Limited Partnership – LP
LP’s, this is a legal entity that is designed to have a managing partner that is liable and a limited number of partners that contribute to the company but do not manage the company and are therefore not liable and only risk their investment. I recommend that if you do use an LP, to have the managing member to be a LLC. That way you get the benefits of an LP along with the benefits of an LLC. In many states there is no difference to speak of, but in others you get better tax benefits. LPs are often associated with estate planning which is a topic far beyond this post and many attorneys that think they are good at it should not be so confident.
Corporations come in two flavors, S-Corp and C-Corp. S-Corps (a specific filing status with the IRS) does not pay any federal income taxes, but comes with a list of restrictions. If you are a high income earner then this strategy can help shelter parts of your business income.

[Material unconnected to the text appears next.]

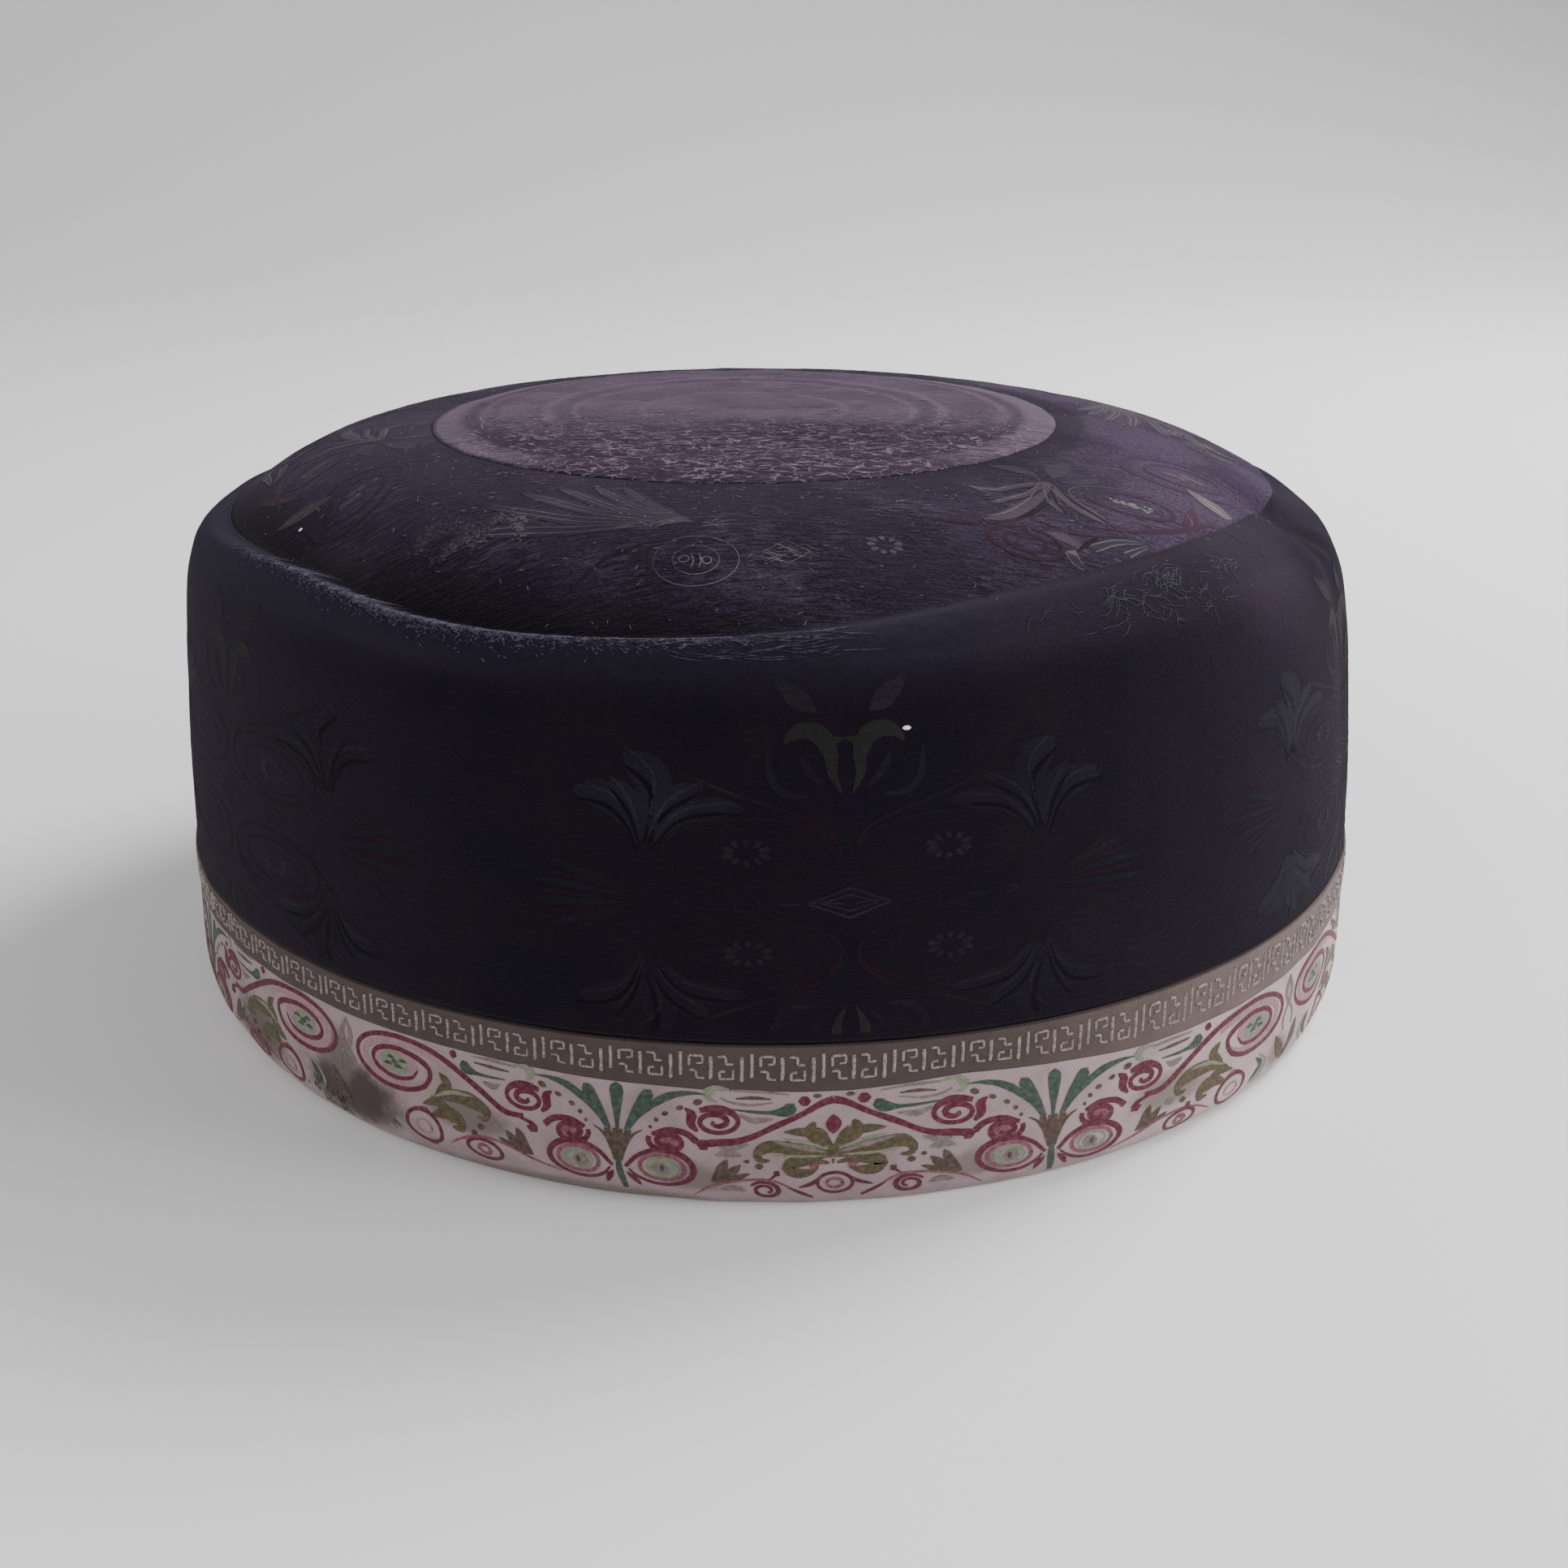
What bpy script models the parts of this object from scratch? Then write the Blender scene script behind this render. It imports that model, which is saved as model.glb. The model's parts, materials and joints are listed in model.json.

The hardest part about getting advice is finding good qualified advice. Bad advice can and will often kill a good company and it can be expensive and time consuming at best. Bad advice can cost you years, partnerships, and really get in the way of your soldiers working (your soldiers are your hard earned dollars, every one of them needs to be working really hard for you).
Don’t take advice from me on entity formation. I know, before I said if you cannot make up your mind, just do this or that. The thing is that I’m probably not you, and even if I’m doing business in the same state, I have different needs and motivators. Also, I’m not in the law, trails and dealing with the IRS regularly and seeing how people are suffering from bad choices in such an intimate way as a good CPA and real estate Attorney. I’ve seen really good CPA’s give terrible legal advice, and great attorneys give really good legal advice and terrible tax advice. It gets complicated. Get all the information, and if you are confused, try to get your favorite CPA and your favorite attorney on 3 way phone call, or even better, dinner! Record that conversation if everyone is ok with it so that you can review it later. If you find yourself taking more than 3 business days to make up your mind, you are stalling and wasting time (if that is you, Phil says “STOP DOING THAT and lets get to work and MAKE SOME MONEY!!!”).
Warning/Bonus: Don’t register your entity and EIN before you read the first Newsletter. If you registered for the newsletter, in the first letter there is a special discussion on tactics with your entities that will help you later when you are raising funds, don’t miss that as it will help you raise lots and lots of money (I can only fit in so much detail on this blog without it becoming a book).
Go to the Secretary of State in the state that you want to buy properties in. This this yourself to save a ton of money!
Buy And Hold:
First LLC is your Operating LLC.
Call it something other than your personal name and do not include any real estate terms (or terms that imply a professional certification such as Accountant, CPA, ect).
Something like “<Local city> Super management LLC”.
Do not waste too much time coming up with a name.
Second LLC is the LLC (or other entity) that you use to hold your properties in.
Call it anything you want. Ie, “Things that rhyme with Dime”.
When you buy your first few properties, put them into this LLC.
If you have different sets of partners invested in different properties, give them their own LLC.
Make the First LLC (your operating LLC) a 1% owner.
Flipping is done out of one LLC. They are generally operated for 5 to 8 years after which it’s time to open a new LLC and to close business from the old LLC. This is done because in many states you have 11 years of liability from (some) work you’ve done on properties. Make sure you follow the guidelines for maintaining your LLC in good standing.
Note that for flipping, it might be better for you to create a c-corp (or register your LLC as a c-corp) for taxation purposes.